BT have committed to bringing superfast broadband connections to the UK's Isles of Scilly by 2014. Calling it the "the most ambitious UK project ever undertaken to bring fastest broadband speeds to a remote community", the project is part of BT's £132 million Superfast Cornwall scheme, bringing top-notch internet speeds to one of the most beautiful, yet remote, corners of the country.
The Isles of Scilly, home to 2,200 residents, will be connected up to BT's fibre-optic network using dormant cabling that is currently sitting on the bed of the Atlantic ocean. The disused fibre-optic cabling had previously been used to aid communications between the UK, Ireland and Spain. Repurposing the cabling will cost £3.7 million, and will require a purpose-built ship that is able to cut and move the cabling to its new home.
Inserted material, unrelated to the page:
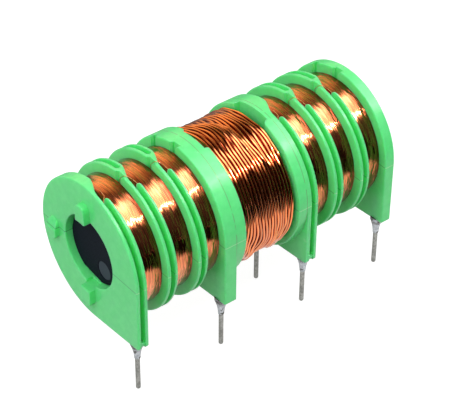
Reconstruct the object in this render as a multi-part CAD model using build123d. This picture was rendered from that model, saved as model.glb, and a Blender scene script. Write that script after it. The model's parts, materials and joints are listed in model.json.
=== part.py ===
"""Ignition transformer: a ferrite rod in a sectional bobbin, with a split fine-wire secondary and a primary.

The shape is drawn about the rod: X runs along it from the front end face, the row of pins is on the -Y side
and +Z is up. On export everything moves so that the origin lies on the axis of pin 1, where its solder collar
ends and the circuit board begins. Lengths are in millimetres and angles in degrees.

Angles round the rod start at the near side (-Y) and turn over the top, so 90 is the top of a flange.
"""

import os
from math import atan2, cos, degrees, radians, sin, sqrt

from build123d import *

# Bobbin, across the rod
flange_radius = 12.5
bore_radius = 6.25
tube_wall = 1.25
foot_rise = 0.9
foot_rounding = 0.45
rim_rounding = 0.22

# Bobbin, along the rod
front_plates = (0.55, 0.6)
back_plates = (0.7, 0.6)
thin_plate = 0.5
groove_width = 0.9
front_chambers = (3.9, 3.9, 3.3)
back_chambers = (3.45, 3.65, 3.55)
primary_width = 10.7
foot_plate = 2.2
front_disc = 2.0
back_disc = 1.8
last_flange = 1.9

# Windows and wire grooves in the flanges
groove_depth = 1.55
window_below_winding = 1.6
fin_tip = -2.85
fin_taper = 6.3
fin_thickness = 0.3
fin_nose = 1.6
corner_roll = 0.9
sweep_start = -2.4
sweep_end = 2.2
groove_end = 0.85
eye_bar_inset = 0.2
eye_bar_thickness = 0.55
eye_bar_lift = 0.35
eye_bar_height = 0.7

# Wire channels and pockets in the faces of the flanges, each from its near side to its far side
channel = (-0.8, 0.3)
channel_depth = 0.45
lead_channel = (0.1, 1.2)
spare_channel = (5.1, 6.1)
lead_channel_depth = 0.6
channel_rounding = 0.3
primary_channel = (0.1, 0.9)
pocket_floor_below_rim = 3.4
front_pocket = (-2.8, 2.45)
front_pocket_depth = 0.75
front_pocket_ends = (0.4, 1.7)
back_pocket = (-2.8, 4.05)
back_pocket_depth = 1.0
back_pocket_ends = (0.7, 0.15)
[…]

Ranulf Scarbrough, Superfast Cornwall programme director for BT said: "The remote location of the Isles of Scilly, their wonderful maritime heritage and scientific and environmental status will present a variety of unique engineering challenges. Environmentally, it is excellent news that we are able to breathe new life into existing cables which are no longer used, but still in very good condition."
At present, residents of the five inhabited islands currently only get internet access through a radio signal sent from Land's End, 28 miles away. The new network will allow for BT's superfast Infinity service to reach homes, offering up speeds in excess of 40Mbps.